** Begin **
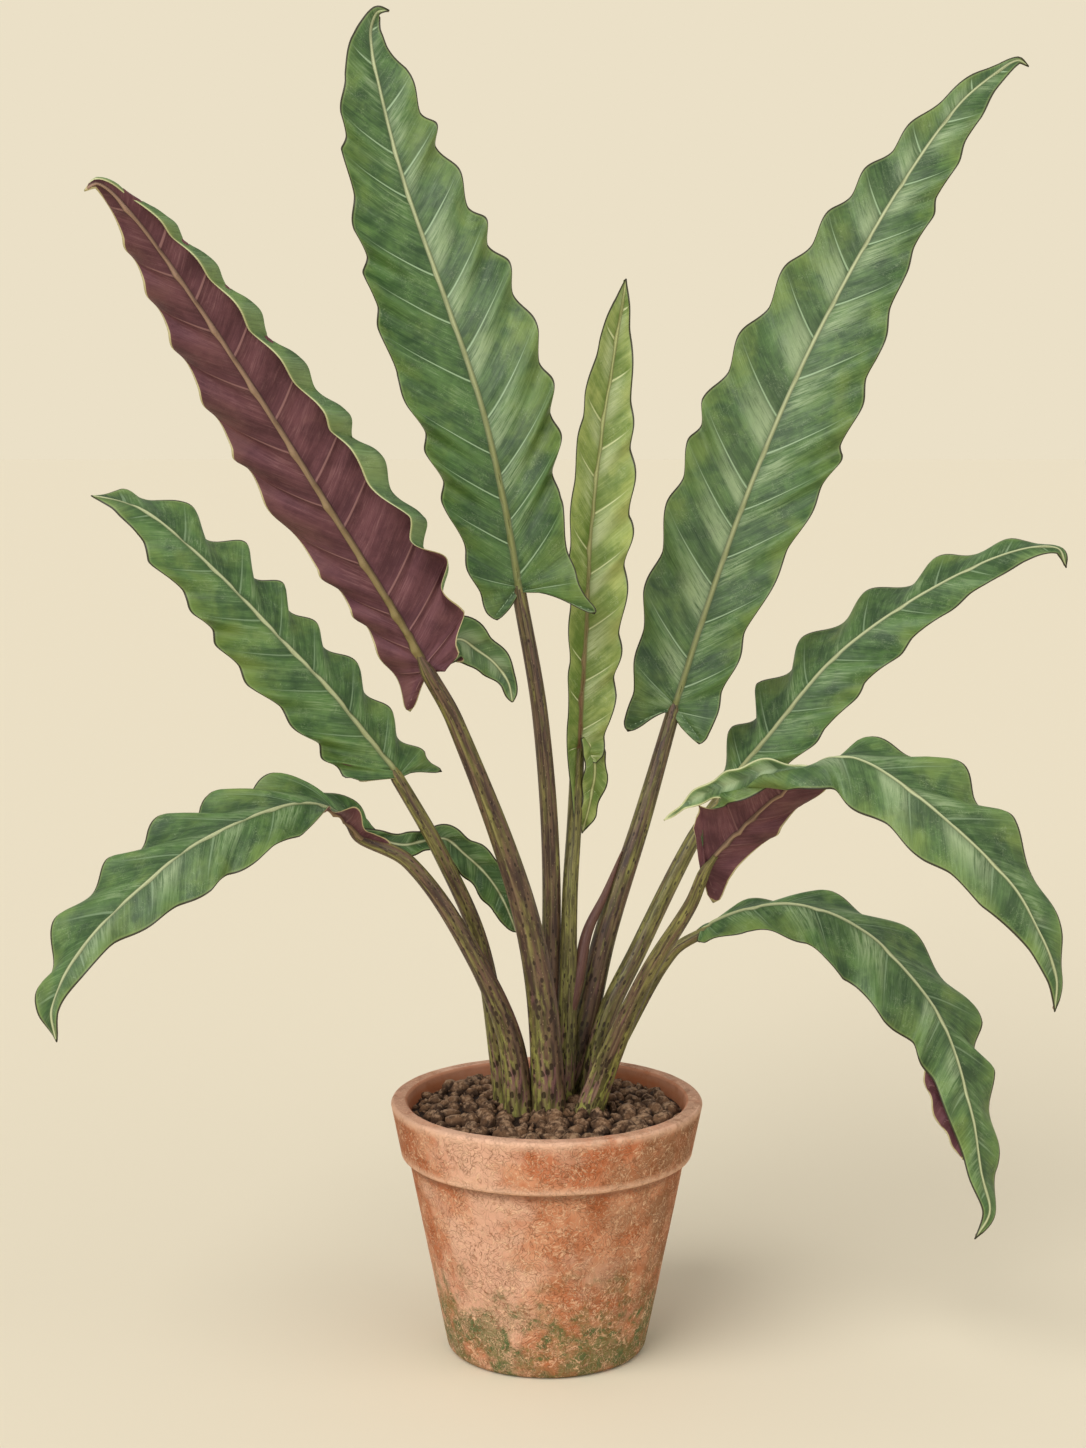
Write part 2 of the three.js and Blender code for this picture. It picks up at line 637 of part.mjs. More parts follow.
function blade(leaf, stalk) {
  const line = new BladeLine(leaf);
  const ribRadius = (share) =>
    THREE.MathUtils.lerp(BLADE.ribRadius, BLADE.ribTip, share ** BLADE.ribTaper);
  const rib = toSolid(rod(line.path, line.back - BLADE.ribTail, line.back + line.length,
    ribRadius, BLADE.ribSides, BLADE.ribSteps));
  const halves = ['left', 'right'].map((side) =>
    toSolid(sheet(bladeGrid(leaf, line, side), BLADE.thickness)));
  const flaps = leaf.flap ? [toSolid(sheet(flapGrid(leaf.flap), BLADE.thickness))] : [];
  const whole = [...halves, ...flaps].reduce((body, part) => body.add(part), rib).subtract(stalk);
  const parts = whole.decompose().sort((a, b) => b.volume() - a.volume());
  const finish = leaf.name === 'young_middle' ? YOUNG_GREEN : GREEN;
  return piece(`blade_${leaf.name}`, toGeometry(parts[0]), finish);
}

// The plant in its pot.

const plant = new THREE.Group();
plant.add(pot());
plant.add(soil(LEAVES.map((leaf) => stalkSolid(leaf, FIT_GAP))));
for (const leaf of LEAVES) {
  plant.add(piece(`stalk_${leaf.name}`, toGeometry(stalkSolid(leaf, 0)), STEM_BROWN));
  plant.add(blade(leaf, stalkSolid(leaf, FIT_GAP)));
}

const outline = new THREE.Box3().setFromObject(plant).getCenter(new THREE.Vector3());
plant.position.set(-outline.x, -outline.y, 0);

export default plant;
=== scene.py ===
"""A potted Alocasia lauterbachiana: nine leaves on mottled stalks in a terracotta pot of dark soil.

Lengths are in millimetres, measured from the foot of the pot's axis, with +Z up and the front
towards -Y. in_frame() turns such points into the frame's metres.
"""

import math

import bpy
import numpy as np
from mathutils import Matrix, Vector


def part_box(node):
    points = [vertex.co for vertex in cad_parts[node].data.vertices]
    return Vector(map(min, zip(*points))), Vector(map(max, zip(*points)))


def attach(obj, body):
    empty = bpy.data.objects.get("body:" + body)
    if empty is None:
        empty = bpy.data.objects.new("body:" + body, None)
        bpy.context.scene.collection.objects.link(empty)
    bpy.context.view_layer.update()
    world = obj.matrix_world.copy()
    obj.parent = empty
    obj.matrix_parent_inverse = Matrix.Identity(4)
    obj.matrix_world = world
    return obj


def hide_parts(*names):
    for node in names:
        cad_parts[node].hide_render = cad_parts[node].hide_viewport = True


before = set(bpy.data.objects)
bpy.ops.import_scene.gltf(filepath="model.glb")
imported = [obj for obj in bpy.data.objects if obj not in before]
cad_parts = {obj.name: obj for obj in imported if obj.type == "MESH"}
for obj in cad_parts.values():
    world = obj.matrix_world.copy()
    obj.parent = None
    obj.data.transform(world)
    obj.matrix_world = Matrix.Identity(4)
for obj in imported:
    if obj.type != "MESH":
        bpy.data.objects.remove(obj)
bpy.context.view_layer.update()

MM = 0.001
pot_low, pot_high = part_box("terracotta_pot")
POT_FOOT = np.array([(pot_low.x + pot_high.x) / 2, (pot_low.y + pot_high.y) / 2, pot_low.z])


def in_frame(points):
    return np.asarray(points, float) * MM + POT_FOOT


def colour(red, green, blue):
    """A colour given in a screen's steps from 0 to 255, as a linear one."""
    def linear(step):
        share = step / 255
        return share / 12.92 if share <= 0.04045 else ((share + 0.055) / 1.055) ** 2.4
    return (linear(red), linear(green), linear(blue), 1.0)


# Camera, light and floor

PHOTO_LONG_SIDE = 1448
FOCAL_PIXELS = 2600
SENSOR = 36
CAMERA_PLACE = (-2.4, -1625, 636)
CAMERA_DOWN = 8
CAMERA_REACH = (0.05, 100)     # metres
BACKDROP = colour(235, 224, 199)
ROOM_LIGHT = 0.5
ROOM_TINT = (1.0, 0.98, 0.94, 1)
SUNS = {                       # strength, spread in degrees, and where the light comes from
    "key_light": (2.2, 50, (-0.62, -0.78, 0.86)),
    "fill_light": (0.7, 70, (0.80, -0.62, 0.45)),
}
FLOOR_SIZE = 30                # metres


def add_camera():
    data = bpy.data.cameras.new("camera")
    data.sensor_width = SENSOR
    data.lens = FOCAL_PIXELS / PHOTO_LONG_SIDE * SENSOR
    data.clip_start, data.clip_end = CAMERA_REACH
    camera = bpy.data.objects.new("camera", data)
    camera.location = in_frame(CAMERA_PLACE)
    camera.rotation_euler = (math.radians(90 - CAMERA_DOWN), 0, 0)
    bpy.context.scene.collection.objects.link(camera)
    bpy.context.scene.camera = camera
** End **
**Task prompt**
Write the listing out again, exactly as shown above.

**Task output**
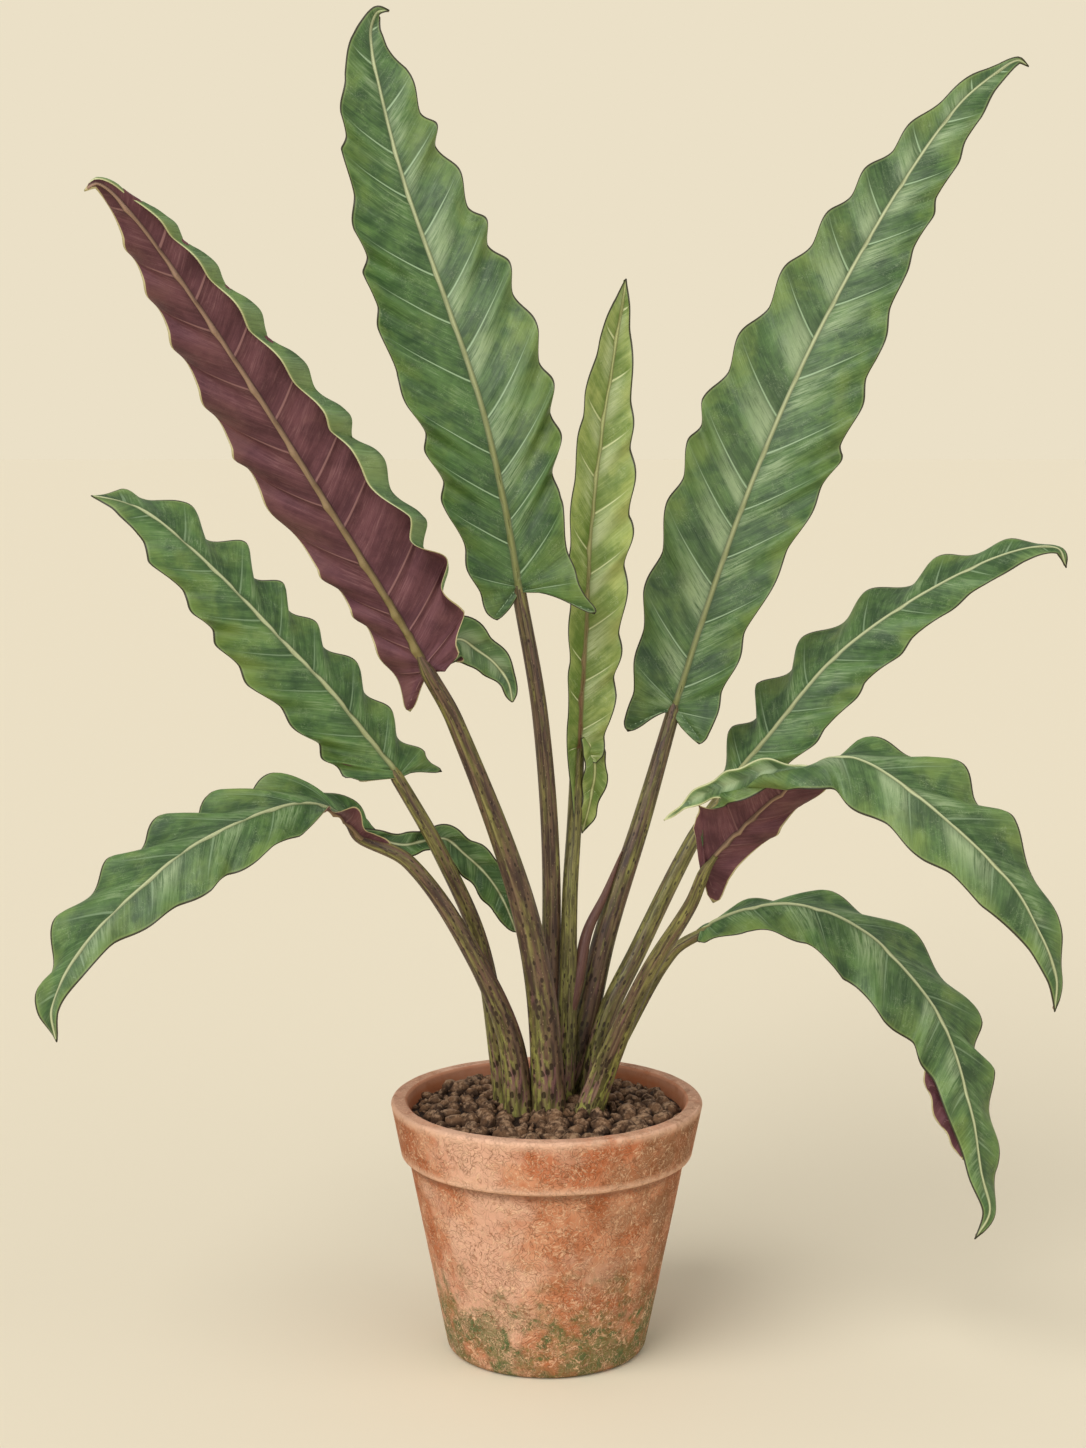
Write part 2 of the three.js and Blender code for this picture. It picks up at line 637 of part.mjs. More parts follow.
function blade(leaf, stalk) {
  const line = new BladeLine(leaf);
  const ribRadius = (share) =>
    THREE.MathUtils.lerp(BLADE.ribRadius, BLADE.ribTip, share ** BLADE.ribTaper);
  const rib = toSolid(rod(line.path, line.back - BLADE.ribTail, line.back + line.length,
    ribRadius, BLADE.ribSides, BLADE.ribSteps));
  const halves = ['left', 'right'].map((side) =>
    toSolid(sheet(bladeGrid(leaf, line, side), BLADE.thickness)));
  const flaps = leaf.flap ? [toSolid(sheet(flapGrid(leaf.flap), BLADE.thickness))] : [];
  const whole = [...halves, ...flaps].reduce((body, part) => body.add(part), rib).subtract(stalk);
  const parts = whole.decompose().sort((a, b) => b.volume() - a.volume());
  const finish = leaf.name === 'young_middle' ? YOUNG_GREEN : GREEN;
  return piece(`blade_${leaf.name}`, toGeometry(parts[0]), finish);
}

// The plant in its pot.

const plant = new THREE.Group();
plant.add(pot());
plant.add(soil(LEAVES.map((leaf) => stalkSolid(leaf, FIT_GAP))));
for (const leaf of LEAVES) {
  plant.add(piece(`stalk_${leaf.name}`, toGeometry(stalkSolid(leaf, 0)), STEM_BROWN));
  plant.add(blade(leaf, stalkSolid(leaf, FIT_GAP)));
}

const outline = new THREE.Box3().setFromObject(plant).getCenter(new THREE.Vector3());
plant.position.set(-outline.x, -outline.y, 0);

export default plant;
=== scene.py ===
"""A potted Alocasia lauterbachiana: nine leaves on mottled stalks in a terracotta pot of dark soil.

Lengths are in millimetres, measured from the foot of the pot's axis, with +Z up and the front
towards -Y. in_frame() turns such points into the frame's metres.
"""

import math

import bpy
import numpy as np
from mathutils import Matrix, Vector


def part_box(node):
    points = [vertex.co for vertex in cad_parts[node].data.vertices]
    return Vector(map(min, zip(*points))), Vector(map(max, zip(*points)))


def attach(obj, body):
    empty = bpy.data.objects.get("body:" + body)
    if empty is None:
        empty = bpy.data.objects.new("body:" + body, None)
        bpy.context.scene.collection.objects.link(empty)
    bpy.context.view_layer.update()
    world = obj.matrix_world.copy()
    obj.parent = empty
    obj.matrix_parent_inverse = Matrix.Identity(4)
    obj.matrix_world = world
    return obj


def hide_parts(*names):
    for node in names:
        cad_parts[node].hide_render = cad_parts[node].hide_viewport = True


before = set(bpy.data.objects)
bpy.ops.import_scene.gltf(filepath="model.glb")
imported = [obj for obj in bpy.data.objects if obj not in before]
cad_parts = {obj.name: obj for obj in imported if obj.type == "MESH"}
for obj in cad_parts.values():
    world = obj.matrix_world.copy()
    obj.parent = None
    obj.data.transform(world)
    obj.matrix_world = Matrix.Identity(4)
for obj in imported:
    if obj.type != "MESH":
        bpy.data.objects.remove(obj)
bpy.context.view_layer.update()

MM = 0.001
pot_low, pot_high = part_box("terracotta_pot")
POT_FOOT = np.array([(pot_low.x + pot_high.x) / 2, (pot_low.y + pot_high.y) / 2, pot_low.z])


def in_frame(points):
    return np.asarray(points, float) * MM + POT_FOOT


def colour(red, green, blue):
    """A colour given in a screen's steps from 0 to 255, as a linear one."""
    def linear(step):
        share = step / 255
        return share / 12.92 if share <= 0.04045 else ((share + 0.055) / 1.055) ** 2.4
    return (linear(red), linear(green), linear(blue), 1.0)


# Camera, light and floor

PHOTO_LONG_SIDE = 1448
FOCAL_PIXELS = 2600
SENSOR = 36
CAMERA_PLACE = (-2.4, -1625, 636)
CAMERA_DOWN = 8
CAMERA_REACH = (0.05, 100)     # metres
BACKDROP = colour(235, 224, 199)
ROOM_LIGHT = 0.5
ROOM_TINT = (1.0, 0.98, 0.94, 1)
SUNS = {                       # strength, spread in degrees, and where the light comes from
    "key_light": (2.2, 50, (-0.62, -0.78, 0.86)),
    "fill_light": (0.7, 70, (0.80, -0.62, 0.45)),
}
FLOOR_SIZE = 30                # metres


def add_camera():
    data = bpy.data.cameras.new("camera")
    data.sensor_width = SENSOR
    data.lens = FOCAL_PIXELS / PHOTO_LONG_SIDE * SENSOR
    data.clip_start, data.clip_end = CAMERA_REACH
    camera = bpy.data.objects.new("camera", data)
    camera.location = in_frame(CAMERA_PLACE)
    camera.rotation_euler = (math.radians(90 - CAMERA_DOWN), 0, 0)
    bpy.context.scene.collection.objects.link(camera)
    bpy.context.scene.camera = camera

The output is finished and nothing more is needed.